Confidence often comes back after fitness
One of the frustrating things about returning to running is that confidence does not always arrive when you want it to. You can complete a few sessions and still feel unsure. You can improve physically and still feel embarrassed about pace, walking, or needing to rebuild.
That is common, particularly if mainstream running culture has made you feel as though only fast, effortless running counts. It does not.
Confidence usually grows from evidence, not self-talk alone. Every time you show up, complete a manageable session, and recover well enough to do it again, you create that evidence. It may not feel dramatic, but it is solid.
If comparison is getting loud, keep your focus narrow. Ask whether you are more comfortable than two weeks ago. Whether recovery feels easier. Whether getting out the door feels less daunting. Those are meaningful markers of progress.
A simple way to build momentum
If you want structure without pressure, think in blocks of two weeks rather than trying to map out months. Aim for two or three sessions a week, keep most of them easy, and only make one small change at a time. That change might be an extra few minutes overall, slightly longer running intervals, or one additional session if your body is coping well.

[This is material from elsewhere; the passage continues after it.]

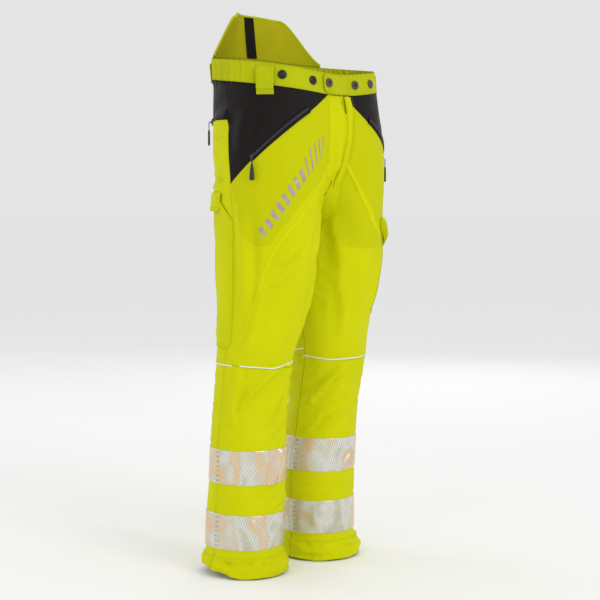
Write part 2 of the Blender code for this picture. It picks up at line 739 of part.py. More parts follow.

Doing too much at once makes it hard to know what is helping and what is causing problems. Small changes are easier to tolerate and easier to trust.
This is also where flexibility matters. A missed week does not erase your progress. A rough patch at work, poor sleep, family demands, or a cold can interrupt your routine. That does not mean you have failed. It means life is involved.
If that happens, come back gently rather than trying to make up for lost time. Running is still there.
When your expectations need catching up
Sometimes the body is not the main challenge. Sometimes it is the story in your head. You may believe you should be further along by now, or that needing to start small is embarrassing. You may feel annoyed that your body is asking for more patience than your mind wants to give.
That tension is real. But it helps to remember that your current starting point is not a moral issue. It is just information. Meeting it honestly gives you a much better chance of building something steady.
If you need a calmer path back, that is not a lesser version of running. It is often the version that lasts. That is part of the thinking behind platforms like Runners Gateway, where slower runners and returning runners are not treated as side notes, but as runners who deserve support that fits real life.
Running after long break can still become something steady
You do not need a heroic comeback. You do not need to prove that the break did not affect you. You only need a starting point that respects where you are now and leaves room to continue.
Some weeks will feel encouraging. Some will feel clunky. Both count. If you keep your return gentle enough to repeat, you give yourself the best chance of turning running back into something familiar, supportive, and yours again.
Start smaller than your ego wants, walk more than you think you should, and let consistency rebuild the rest.